Supplied information:

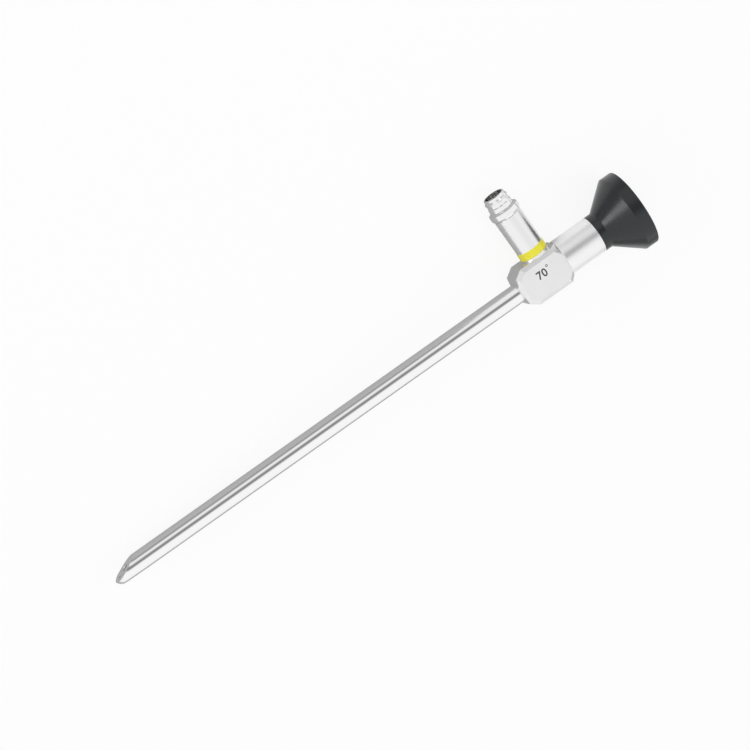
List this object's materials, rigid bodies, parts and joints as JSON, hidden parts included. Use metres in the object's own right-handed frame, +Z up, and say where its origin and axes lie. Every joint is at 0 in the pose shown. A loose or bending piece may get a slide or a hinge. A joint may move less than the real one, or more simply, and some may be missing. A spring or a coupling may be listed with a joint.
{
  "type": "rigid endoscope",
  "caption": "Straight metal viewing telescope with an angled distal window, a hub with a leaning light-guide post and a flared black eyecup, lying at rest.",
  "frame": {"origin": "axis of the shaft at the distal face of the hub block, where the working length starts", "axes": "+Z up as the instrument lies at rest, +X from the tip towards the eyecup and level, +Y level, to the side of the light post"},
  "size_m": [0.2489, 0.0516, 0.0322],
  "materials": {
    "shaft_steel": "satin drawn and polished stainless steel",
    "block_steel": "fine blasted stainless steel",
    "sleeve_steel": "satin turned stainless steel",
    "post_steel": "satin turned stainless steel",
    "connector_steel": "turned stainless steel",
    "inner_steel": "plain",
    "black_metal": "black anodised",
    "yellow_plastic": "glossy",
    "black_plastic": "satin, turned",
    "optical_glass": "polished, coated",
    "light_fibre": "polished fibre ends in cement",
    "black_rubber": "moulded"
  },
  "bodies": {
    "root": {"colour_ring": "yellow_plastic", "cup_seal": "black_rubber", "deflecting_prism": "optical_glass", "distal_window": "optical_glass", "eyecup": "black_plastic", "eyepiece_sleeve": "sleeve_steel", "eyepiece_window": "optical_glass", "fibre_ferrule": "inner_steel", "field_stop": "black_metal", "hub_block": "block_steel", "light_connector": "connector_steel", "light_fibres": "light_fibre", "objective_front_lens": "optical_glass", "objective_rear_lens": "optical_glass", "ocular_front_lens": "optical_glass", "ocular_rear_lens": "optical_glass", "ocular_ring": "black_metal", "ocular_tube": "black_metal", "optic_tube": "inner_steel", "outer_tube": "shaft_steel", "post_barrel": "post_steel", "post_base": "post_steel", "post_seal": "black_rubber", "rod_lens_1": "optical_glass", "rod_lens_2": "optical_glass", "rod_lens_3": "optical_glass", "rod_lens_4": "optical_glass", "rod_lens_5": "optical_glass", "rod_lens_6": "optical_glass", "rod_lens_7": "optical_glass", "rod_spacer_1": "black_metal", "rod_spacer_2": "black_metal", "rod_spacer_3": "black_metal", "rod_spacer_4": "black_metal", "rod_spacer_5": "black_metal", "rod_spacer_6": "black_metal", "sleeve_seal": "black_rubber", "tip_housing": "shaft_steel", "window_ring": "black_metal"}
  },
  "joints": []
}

To be done:
Extract the full listing above without altering anything.

Full response:
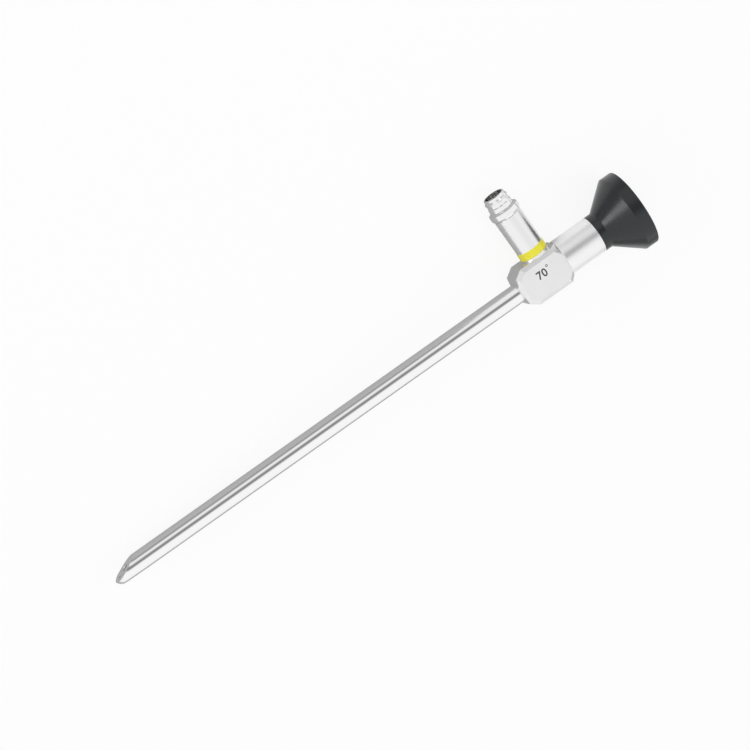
List this object's materials, rigid bodies, parts and joints as JSON, hidden parts included. Use metres in the object's own right-handed frame, +Z up, and say where its origin and axes lie. Every joint is at 0 in the pose shown. A loose or bending piece may get a slide or a hinge. A joint may move less than the real one, or more simply, and some may be missing. A spring or a coupling may be listed with a joint.
{
  "type": "rigid endoscope",
  "caption": "Straight metal viewing telescope with an angled distal window, a hub with a leaning light-guide post and a flared black eyecup, lying at rest.",
  "frame": {"origin": "axis of the shaft at the distal face of the hub block, where the working length starts", "axes": "+Z up as the instrument lies at rest, +X from the tip towards the eyecup and level, +Y level, to the side of the light post"},
  "size_m": [0.2489, 0.0516, 0.0322],
  "materials": {
    "shaft_steel": "satin drawn and polished stainless steel",
    "block_steel": "fine blasted stainless steel",
    "sleeve_steel": "satin turned stainless steel",
    "post_steel": "satin turned stainless steel",
    "connector_steel": "turned stainless steel",
    "inner_steel": "plain",
    "black_metal": "black anodised",
    "yellow_plastic": "glossy",
    "black_plastic": "satin, turned",
    "optical_glass": "polished, coated",
    "light_fibre": "polished fibre ends in cement",
    "black_rubber": "moulded"
  },
  "bodies": {
    "root": {"colour_ring": "yellow_plastic", "cup_seal": "black_rubber", "deflecting_prism": "optical_glass", "distal_window": "optical_glass", "eyecup": "black_plastic", "eyepiece_sleeve": "sleeve_steel", "eyepiece_window": "optical_glass", "fibre_ferrule": "inner_steel", "field_stop": "black_metal", "hub_block": "block_steel", "light_connector": "connector_steel", "light_fibres": "light_fibre", "objective_front_lens": "optical_glass", "objective_rear_lens": "optical_glass", "ocular_front_lens": "optical_glass", "ocular_rear_lens": "optical_glass", "ocular_ring": "black_metal", "ocular_tube": "black_metal", "optic_tube": "inner_steel", "outer_tube": "shaft_steel", "post_barrel": "post_steel", "post_base": "post_steel", "post_seal": "black_rubber", "rod_lens_1": "optical_glass", "rod_lens_2": "optical_glass", "rod_lens_3": "optical_glass", "rod_lens_4": "optical_glass", "rod_lens_5": "optical_glass", "rod_lens_6": "optical_glass", "rod_lens_7": "optical_glass", "rod_spacer_1": "black_metal", "rod_spacer_2": "black_metal", "rod_spacer_3": "black_metal", "rod_spacer_4": "black_metal", "rod_spacer_5": "black_metal", "rod_spacer_6": "black_metal", "sleeve_seal": "black_rubber", "tip_housing": "shaft_steel", "window_ring": "black_metal"}
  },
  "joints": []
}